+++ Exercise data +++

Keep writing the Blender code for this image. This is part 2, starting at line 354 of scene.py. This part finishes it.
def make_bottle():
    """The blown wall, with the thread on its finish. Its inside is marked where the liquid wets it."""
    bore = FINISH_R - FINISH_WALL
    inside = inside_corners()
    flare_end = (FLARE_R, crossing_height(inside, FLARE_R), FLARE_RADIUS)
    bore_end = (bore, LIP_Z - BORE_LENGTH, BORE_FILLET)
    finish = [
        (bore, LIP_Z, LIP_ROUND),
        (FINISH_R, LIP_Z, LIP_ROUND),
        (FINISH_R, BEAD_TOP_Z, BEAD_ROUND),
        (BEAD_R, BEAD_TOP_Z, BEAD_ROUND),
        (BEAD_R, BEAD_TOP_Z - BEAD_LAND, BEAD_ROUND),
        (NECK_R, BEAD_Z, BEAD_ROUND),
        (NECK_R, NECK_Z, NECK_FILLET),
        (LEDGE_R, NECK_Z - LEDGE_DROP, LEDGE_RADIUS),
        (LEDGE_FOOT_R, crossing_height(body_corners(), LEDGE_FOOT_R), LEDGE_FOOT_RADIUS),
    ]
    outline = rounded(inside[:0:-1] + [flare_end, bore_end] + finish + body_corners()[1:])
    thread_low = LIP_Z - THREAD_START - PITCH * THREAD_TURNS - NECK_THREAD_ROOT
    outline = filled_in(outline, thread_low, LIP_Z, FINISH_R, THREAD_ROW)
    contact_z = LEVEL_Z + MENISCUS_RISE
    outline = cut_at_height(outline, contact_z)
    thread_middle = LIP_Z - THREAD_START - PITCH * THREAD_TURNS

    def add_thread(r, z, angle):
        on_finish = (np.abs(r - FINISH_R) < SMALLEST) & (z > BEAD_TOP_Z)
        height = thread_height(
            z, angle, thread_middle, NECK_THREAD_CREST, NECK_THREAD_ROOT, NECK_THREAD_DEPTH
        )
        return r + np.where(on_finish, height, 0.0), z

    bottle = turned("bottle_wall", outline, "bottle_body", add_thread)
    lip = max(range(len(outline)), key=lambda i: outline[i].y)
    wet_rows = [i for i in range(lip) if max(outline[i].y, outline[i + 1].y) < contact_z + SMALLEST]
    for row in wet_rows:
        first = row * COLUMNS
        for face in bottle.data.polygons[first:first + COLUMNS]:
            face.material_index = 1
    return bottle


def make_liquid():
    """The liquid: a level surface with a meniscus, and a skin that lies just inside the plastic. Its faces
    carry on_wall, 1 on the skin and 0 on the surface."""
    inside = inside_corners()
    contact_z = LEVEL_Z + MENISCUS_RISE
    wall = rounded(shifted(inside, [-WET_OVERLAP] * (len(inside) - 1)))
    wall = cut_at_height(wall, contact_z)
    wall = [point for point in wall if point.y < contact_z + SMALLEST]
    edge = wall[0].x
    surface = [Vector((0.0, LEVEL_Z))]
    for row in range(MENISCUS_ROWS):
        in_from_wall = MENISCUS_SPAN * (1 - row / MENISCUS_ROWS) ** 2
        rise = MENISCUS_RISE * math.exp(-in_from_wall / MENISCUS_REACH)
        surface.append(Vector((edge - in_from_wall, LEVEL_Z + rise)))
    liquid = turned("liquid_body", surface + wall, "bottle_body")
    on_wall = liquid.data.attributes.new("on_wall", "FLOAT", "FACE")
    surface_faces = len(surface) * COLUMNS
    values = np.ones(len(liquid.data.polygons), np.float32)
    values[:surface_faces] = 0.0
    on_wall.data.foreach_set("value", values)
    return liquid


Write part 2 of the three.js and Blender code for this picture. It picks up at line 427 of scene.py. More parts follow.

+++

## Given task
Go through the material above line by line and copy it exactly.

## Result for this task
Keep writing the Blender code for this image. This is part 2, starting at line 354 of scene.py. This part finishes it.
def make_bottle():
    """The blown wall, with the thread on its finish. Its inside is marked where the liquid wets it."""
    bore = FINISH_R - FINISH_WALL
    inside = inside_corners()
    flare_end = (FLARE_R, crossing_height(inside, FLARE_R), FLARE_RADIUS)
    bore_end = (bore, LIP_Z - BORE_LENGTH, BORE_FILLET)
    finish = [
        (bore, LIP_Z, LIP_ROUND),
        (FINISH_R, LIP_Z, LIP_ROUND),
        (FINISH_R, BEAD_TOP_Z, BEAD_ROUND),
        (BEAD_R, BEAD_TOP_Z, BEAD_ROUND),
        (BEAD_R, BEAD_TOP_Z - BEAD_LAND, BEAD_ROUND),
        (NECK_R, BEAD_Z, BEAD_ROUND),
        (NECK_R, NECK_Z, NECK_FILLET),
        (LEDGE_R, NECK_Z - LEDGE_DROP, LEDGE_RADIUS),
        (LEDGE_FOOT_R, crossing_height(body_corners(), LEDGE_FOOT_R), LEDGE_FOOT_RADIUS),
    ]
    outline = rounded(inside[:0:-1] + [flare_end, bore_end] + finish + body_corners()[1:])
    thread_low = LIP_Z - THREAD_START - PITCH * THREAD_TURNS - NECK_THREAD_ROOT
    outline = filled_in(outline, thread_low, LIP_Z, FINISH_R, THREAD_ROW)
    contact_z = LEVEL_Z + MENISCUS_RISE
    outline = cut_at_height(outline, contact_z)
    thread_middle = LIP_Z - THREAD_START - PITCH * THREAD_TURNS

    def add_thread(r, z, angle):
        on_finish = (np.abs(r - FINISH_R) < SMALLEST) & (z > BEAD_TOP_Z)
        height = thread_height(
            z, angle, thread_middle, NECK_THREAD_CREST, NECK_THREAD_ROOT, NECK_THREAD_DEPTH
        )
        return r + np.where(on_finish, height, 0.0), z

    bottle = turned("bottle_wall", outline, "bottle_body", add_thread)
    lip = max(range(len(outline)), key=lambda i: outline[i].y)
    wet_rows = [i for i in range(lip) if max(outline[i].y, outline[i + 1].y) < contact_z + SMALLEST]
    for row in wet_rows:
        first = row * COLUMNS
        for face in bottle.data.polygons[first:first + COLUMNS]:
            face.material_index = 1
    return bottle


def make_liquid():
    """The liquid: a level surface with a meniscus, and a skin that lies just inside the plastic. Its faces
    carry on_wall, 1 on the skin and 0 on the surface."""
    inside = inside_corners()
    contact_z = LEVEL_Z + MENISCUS_RISE
    wall = rounded(shifted(inside, [-WET_OVERLAP] * (len(inside) - 1)))
    wall = cut_at_height(wall, contact_z)
    wall = [point for point in wall if point.y < contact_z + SMALLEST]
    edge = wall[0].x
    surface = [Vector((0.0, LEVEL_Z))]
    for row in range(MENISCUS_ROWS):
        in_from_wall = MENISCUS_SPAN * (1 - row / MENISCUS_ROWS) ** 2
        rise = MENISCUS_RISE * math.exp(-in_from_wall / MENISCUS_REACH)
        surface.append(Vector((edge - in_from_wall, LEVEL_Z + rise)))
    liquid = turned("liquid_body", surface + wall, "bottle_body")
    on_wall = liquid.data.attributes.new("on_wall", "FLOAT", "FACE")
    surface_faces = len(surface) * COLUMNS
    values = np.ones(len(liquid.data.polygons), np.float32)
    values[:surface_faces] = 0.0
    on_wall.data.foreach_set("value", values)
    return liquid


Write part 2 of the three.js and Blender code for this picture. It picks up at line 427 of scene.py. More parts follow.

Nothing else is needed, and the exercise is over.